Métodos: Aculturação (introdução ostensiva de determinada cultura e visão de mundo) e/ou Militarização.
A Onda (*) é um filme que demonstra a capacidade de monstrualização humana, esse processo de diferenciação negativa do outro, quem quer que seja, por meio de um discurso hegemônico, uma única e inalterável verdade no campo das coisas e das relações pessoais.

Muitos indicam ser apenas fruto de intolerância religiosa. Mas, originariamente, as religiões ocidentais não pregam a destruição alheia e gratuita; dentre as práticas filosófico-religiosas orientais, a questão do equilíbrio me parece ser a tônica. De onde surge, então, tais movimentos? Como as pessoas são cooptadas por eles?

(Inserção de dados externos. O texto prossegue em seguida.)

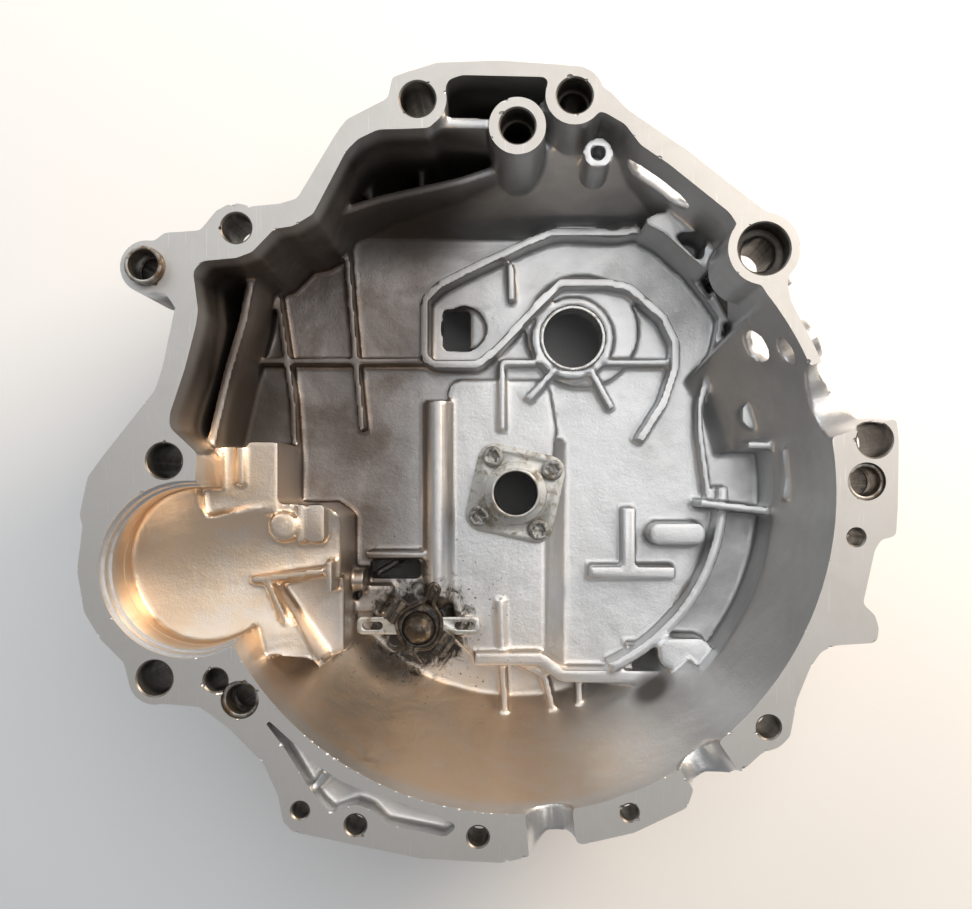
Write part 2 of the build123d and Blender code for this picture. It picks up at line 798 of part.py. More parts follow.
def holes():
    """Bolt holes, bores, windows, channels and the slot."""
    cuts = []
    for name in bolt_px:
        cuts.append(bolt_hole(name))
    for name, px in dowel_px.items():
        cuts.append(view_post(px, dowel_radius, -overrun, dowel_length - dowel_rise(name), 0))
        cuts.append(view_post(px, dowel_bore_radius, 0, dowel_boss_length + overrun, 0))
    cuts.append(view_post(tapped_boss_px, tapped_hole_radius, tapped_boss_depth - overrun,
                          tapped_boss_depth + tapped_hole_length, tapped_boss_depth))
    for px, radius, bottom in channel_rows:
        cuts.append(radial_pipe(px, radius, bottom - radius, bell_radius / 2,
                                2 * bell_radius))
    slot = prism(view_face(slot_px, slot_corner), -overrun, slot_depth)
    cuts.append(slot - strips([slot_web_px], slot_web_width, slot_web_top,
                              slot_depth + overrun))
    cuts.append(wall_hole(low_side_hole_px, low_side_hole_radius, low_side_hole_depth))
    cuts.append(wall_hole(high_side_hole_px, high_side_hole_radius, high_side_hole_depth))
    cuts.append(side_window())
    cuts.append(prism(view_face(under_pocket_px, cavity_corner, under_pocket_depth),
                      under_pocket_depth, floor_depth + floor_thickness + overrun))
    rear = overall_height + overrun
    bore = sleeve_bore_radius + sleeve_wall
    cuts.append(view_post(shaft_bore_px, bore, shaft_boss_top - overrun, rear,
                          shaft_boss_top))
    cuts.append(post((0, 0), seal_radius, centre_top - overrun, centre_top + seal_seat))
    cuts.append(post((0, 0), shaft_clear_radius, centre_top, rear))
    cuts.append(post((0, 0), bearing_radius, bearing_seat(), rear))
    cuts.append(view_post(window_px, window_radius, shaft_step_top,
                          floor_depth + window_recess, floor_depth))
    cuts.append(prism(view_face(window_open_px, outline_corner, floor_depth),
                      shaft_step_top, floor_depth + 2 * floor_thickness))
    cuts.append(prism(view_face(window_low_px, slot_corner, floor_depth),
                      shaft_step_top, floor_depth + 2 * floor_thickness))
    cuts.append(post(spot(ball_px, ball_depth), shank_radius, ball_depth,
                     strap_top + strap_thickness + shank_length))
    for place in guide_screw_places():
        cuts.append(post(place, screw_shank_radius, centre_top - overrun,
                         centre_top + screw_length))
    for p in rear_bolt_places():
        cuts.append(post((p.X, p.Y), rear_bolt_radius,
                         overall_height - rear_bolt_boss_height + wall, rear))
    return cuts


def dowel_rise(name):
    """How far a dowel sleeve stands out of the joint face; below it, less than zero."""
    return dowel_stand if name in standing_dowels else -dowel_sink


def wall_hole(px, radius, depth):
    """A level hole through the wall at a place in the view."""
    reach = math.hypot(*spot(px, depth))
    return radial_pipe(px, radius, depth, reach - wall_hole_reach, reach + wall_hole_reach)


def bearing_seat():
    return overall_height - bearing_length


def bolt_hole(name):
    """A drilled hole with a small chamfer, stepped or counterbored where it is so."""
    px = bolt_px[name]
    radius = bolt_hole_radius * bolt_shares[name][0]
    through = bolt_boss(name)[1] + overrun
    mouth = radius
    if name in stepped_bolts:
        cut = view_post(px, step_hole_radius, -overrun, through, 0)
        cut = cut + view_post(px, radius, -overrun, step_depth, 0)
    else:
        cut = view_post(px, radius, -overrun, through, 0)
    if name in counterbored_bolts:
        mouth = counterbore_radius
        cut = cut + view_post(px, mouth, -overrun, counterbore_depth, 0)
    x, y = spot(px)
    cone = Cone(mouth, mouth + hole_chamfer, hole_chamfer)
    return cut + Pos(x, y, level(hole_chamfer / 2)) * cone


def side_window():
    """Long window through the upper right wall."""
    place = spot(side_window_px, side_window_depth)
    half = side_window_length / 2 - side_window_radius
    slot = SlotCenterToCenter(2 * half, 2 * side_window_radius)
    plane = Plane(origin=(place[0], place[1], level(side_window_depth)),
                  x_dir=Vector(1, 0, 0).rotate(Axis.Z, side_window_angle - 90),
                  z_dir=Vector(1, 0, 0).rotate(Axis.Z, side_window_angle))
    return extrude(plane * slot, amount=side_window_reach, both=True)


def bell_casting():
    """The housing, one casting."""
    rear_body, rear_hollow = rear_form()
    body = outside_form() + rear_body
    body = body - [bell_hollow(), rear_hollow]
    body = body - holes()
    return max(body.solids(), key=lambda s: s.volume)


def dowel_sleeve(name):
    """A plain steel tube pressed into the joint face."""
    rise = dowel_rise(name)
    return tube(spot(dowel_px[name]), dowel_radius, dowel_bore_radius, -rise,
                dowel_length - rise)


def release_ball_stud():
    """Ball, neck and shank of the lever pivot."""
    x, y = spot(ball_px, ball_depth)
    ball = Pos(x, y, level(ball_depth)) * Sphere(ball_radius)
    seat = strap_top + strap_thickness
    neck = post((x, y), neck_radius, ball_depth, seat)
    shank = post((x, y), shank_radius, seat, seat + shank_length)
    return ball + neck + shank


def stud_strap():
    """Flat spring strap under the ball, slotted at both ends."""
    left, right = strap_end_places()
    pivot = spot(ball_px, ball_depth)
    middle = (left[0] + right[0]) / 2
    length = right[0] - left[0]
    low = strap_top + strap_thickness
    face = Pos(middle, pivot[1]) * RectangleRounded(length, strap_width, strap_corner)
    face += Pos(*pivot) * Circle(strap_eye_radius)
    face -= Pos(*pivot) * Circle(neck_radius + fit_gap)
    inset = strap_slot_length / 2 + strap_slot_inset
    for x in (left[0] + inset, right[0] - inset):
        face -= Pos(x, pivot[1]) * SlotOverall(strap_slot_length, strap_slot_width)
    return prism(face, strap_top, low)


def lever_saddle():
    """Moulded block under the lever, cupped round the ball."""
    low = strap_top - fit_gap
    bar = RectangleRounded(saddle_length, saddle_width, saddle_corner)
    face = bar + Circle(saddle_cup_radius)
    block = prism(face, saddle_top, low)
    for side in (-1, 1):
        for share in saddle_notch_shares:
            groove = Box(saddle_notch, saddle_width * 2, saddle_notch_depth * 2)
            block -= Pos(side * share * saddle_length, 0, level(saddle_top)) * groove
    x, y = spot(ball_px, ball_depth)
    block = Pos(x, y, 0) * (Rot(0, 0, saddle_angle) * block)
    ball_room = Pos(x, y, level(ball_depth)) * Sphere(ball_radius + fit_gap)
    neck_room = post((x, y), neck_radius + fit_gap, ball_depth, low + overrun)
    open_top = post((x, y), ball_radius + fit_gap, saddle_top - overrun, ball_depth)
    return block - [ball_room, neck_room, open_top]


def lever_spring_clip():
    """Bent wire that keeps the lever on the ball."""
    depth = saddle_top - clip_wire_radius - fit_gap
    points = [spot(p, depth) for p in clip_path_px]
    path = Spline([(x, y, level(depth)) for x, y in points])
    start = Plane(origin=path @ 0, z_dir=path % 0)
    return sweep(start * Circle(clip_wire_radius), path=path)


def guide_screw_places():
    step = 360 / guide_screw_count
    angles = [math.radians(guide_first_angle + step * i) for i in range(guide_screw_count)]
    return [(guide_screw_circle * math.cos(a), guide_screw_circle * math.sin(a))
            for a in angles]


def guide_sleeve():
    """Sleeve that the release bearing slides on, with a four-lobed plate."""
    places = guide_screw_places()
    face = round_face(places, guide_plate_corner)
    face = offset(face, guide_lobe_radius)
    plate_top = centre_top - guide_plate_thickness
    body = prism(face, plate_top, centre_top)
    body += post((0, 0), guide_root_radius, plate_top - guide_root_height, plate_top)
    body += post((0, 0), guide_tube_radius, guide_tube_top, plate_top)
    body -= post((0, 0), guide_bore_radius, guide_tube_top - overrun, centre_top + overrun)
    for place in places:
        body -= post(place, screw_shank_radius + fit_gap, plate_top - overrun,
                     centre_top + overrun)
        body -= post(place, screw_head_radius + fit_gap,
                     plate_top - guide_root_height - overrun, plate_top)
    return body


def guide_screw(place):
    """Round-headed screw with a six-lobed socket."""
    top = centre_top - guide_plate_thickness
    screw = post(place, screw_head_radius, top - screw_head_height, top)
    screw += post(place, screw_shank_radius, top, centre_top + screw_length)
    socket = post(place, screw_socket_radius, top - screw_head_height - overrun,
                  top - screw_head_height + screw_socket_depth)
    for i in range(screw_lobe_count):
        turn = math.radians(360 / screw_lobe_count * i)
        lobe = (place[0] + screw_socket_radius * math.cos(turn),
                place[1] + screw_socket_radius * math.sin(turn))
        socket += post(lobe, screw_socket_lobe, top - screw_head_height - overrun,
                       top - screw_head_height + screw_socket_depth)
    return screw - socket


def tube(place, outer, inner, top, low):
    return post(place, outer, top, low) - post(place, inner, top - overrun, low + overrun)


def save(shape, name):
    export_step(shape, "parts/" + name + ".step")


os.makedirs("parts", exist_ok=True)
save(bell_casting(), "bell_casting")
for sleeve_name in dowel_px:
    save(dowel_sleeve(sleeve_name), sleeve_name)
save(release_ball_stud(), "release_ball_stud")
save(stud_strap(), "stud_strap")
save(lever_saddle(), "lever_saddle")
save(lever_spring_clip(), "lever_spring_clip")
save(guide_sleeve(), "guide_sleeve")
save(Compound([guide_screw(p).solid() for p in guide_screw_places()]),
     "guide_sleeve_screws")
save(tube((0, 0), seal_radius, guide_bore_radius, centre_top + seal_seat - seal_length,
          centre_top + seal_seat), "input_shaft_seal")
save(tube((0, 0), bearing_radius, bearing_radius - bearing_wall, bearing_seat(),
          bearing_seat() + bearing_length), "input_bearing_race")
save(tube(spot(shaft_bore_px, shaft_boss_top), sleeve_bore_radius + sleeve_wall,
          sleeve_bore_radius, shaft_boss_top, floor_depth + floor_thickness),
     "shaft_bore_sleeve")
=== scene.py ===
"""The finish of a clutch bell housing: its casting, machined faces and small fittings.

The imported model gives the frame. The casting is finished as the real one was made: a rough
casting with a little stock is rounded off, and then milled, drilled and knocked about.
"""

import json
import math
import random

import bpy
import numpy as np
from bpy.props import FloatProperty, FloatVectorProperty, IntProperty, PointerProperty
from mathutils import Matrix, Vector
from mathutils.bvhtree import BVHTree


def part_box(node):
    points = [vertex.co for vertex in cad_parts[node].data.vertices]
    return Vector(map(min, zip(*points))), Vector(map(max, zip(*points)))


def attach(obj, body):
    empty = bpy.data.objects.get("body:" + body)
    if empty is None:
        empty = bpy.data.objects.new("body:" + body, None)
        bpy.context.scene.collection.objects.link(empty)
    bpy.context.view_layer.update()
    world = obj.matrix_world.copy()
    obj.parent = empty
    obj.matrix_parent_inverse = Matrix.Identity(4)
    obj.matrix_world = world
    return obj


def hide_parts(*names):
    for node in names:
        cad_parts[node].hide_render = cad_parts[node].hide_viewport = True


bl_info = {
    "name": "Clutch Housing Finish",
    "version": (1, 0, 0),
    "blender": (4, 5, 0),
    "location": "View3D > Sidebar > Housing",
    "description": "Finishes a die-cast clutch bell housing on its packed frame",
    "category": "Object",
}

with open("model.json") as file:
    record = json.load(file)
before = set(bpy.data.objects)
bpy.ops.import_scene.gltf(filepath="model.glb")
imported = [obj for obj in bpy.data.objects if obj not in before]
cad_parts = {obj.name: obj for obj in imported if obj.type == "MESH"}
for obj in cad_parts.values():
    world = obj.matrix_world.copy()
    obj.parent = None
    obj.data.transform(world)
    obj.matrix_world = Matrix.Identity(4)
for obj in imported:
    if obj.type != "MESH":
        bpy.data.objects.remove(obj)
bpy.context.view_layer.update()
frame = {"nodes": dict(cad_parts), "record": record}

# The view of the photograph: the face's scale, the shaft axis and the eye above the face
AXIS_PX = (515.6, 493.2)
IMAGE_PX = (972, 909)
BELL_RADIUS = 0.150
BELL_RADIUS_PX = 321.0
EYE_HEIGHT = 0.525
SENSOR_MM = 36.0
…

Nas aulas de filosofia conheci o pensador Michel Foucault, que alertava que qualquer acontecimento possui o discurso simultaneamente como um elemento e um dispositivo estratégico de relações de poder. Para ele, a manipulação social não é fortuita, tem alvo específico e há vários níveis de poder operando por meio dela. Pierre Bordieu é um pensador que avaliou a política de percepção cognitiva, a constituição da percepção de mundo por informação e orientação: educar corpo e mente visando obliterar questionamentos e encaminhar para uma determinada direção política.

Em comum, mostravam os processos que constroem os monstros a serem combatidos e a cruzada contra eles. No Brasil atual, ocuparam essa posição os comunistas, os esquerdistas, os gayzistas e quaisquer outros ativistas, especialmente os de Direitos humanos.

Uma vez infiltrados pelos discursos, é recorrente a negação de fatos históricos - até mesmo os recentes — pela multidão. Foca-se na desqualificação como base da estratégia malévola dos discursos de ódio contra qualquer pessoa com um desejo genuíno de uma sociedade mais igualitária e desejosa de políticas de redução das desigualdades sociais. É inadmissível questionar que uma ínfima camada de extremamente ricos gerem uma imensidão de miseráveis.

Criou-se uma Nova Onda. Cooptados inicialmente para a frente do ataque, os religiosos já tinham sido insuflados com o medo de igrejas fechadas e perseguição aos cristãos — pregados nos púlpitos por líderes religiosos inescrupulosos — desde a época da campanha visando colocar Collor na presidência da República.

A construção de simulacros — por meio de artigos e editoriais de revistas e do jornalismo televisivo— criou os salvadores da pátria, os paladinos da justiça, os incorruptíveis. Estes mesmos, comprovadamente corruptos, foram alvo do endeusamento manipulativo dessas publicações. Se em período eleitoral praticamente todas as matérias de capa da revista Veja eram exemplos, agora a questão é ininterrupta. Quem ganha e quem perde com isso?

De uma coisa tenho certeza:
  • os dóceis-manipuláveis cordeiros estão indo para o matadouro sorrindo, mesmo agindo absolutamente de forma contrária ao que professavam anteriormente;
  • Os politicamente-agora-inativos, desistiram da busca por justiça social porque desiludidos com a realidade que sempre souberam existir: o ser humano é altamente corruptível;
  • As camadas mais alienadas da sociedade, minorias e miseráveis, se deparam com a mais férrea onda antagonista que já tiveram conhecimento.
Culpabilizados, injuriados, agredidos e assassinados, quem se opõe à nova onda é alvo da mais nova monstrualização, da manipulação perpetrada pelo poder financeiro, político e midiático que quer recuperar sua hegemonia, fragilizada nesses últimos anos.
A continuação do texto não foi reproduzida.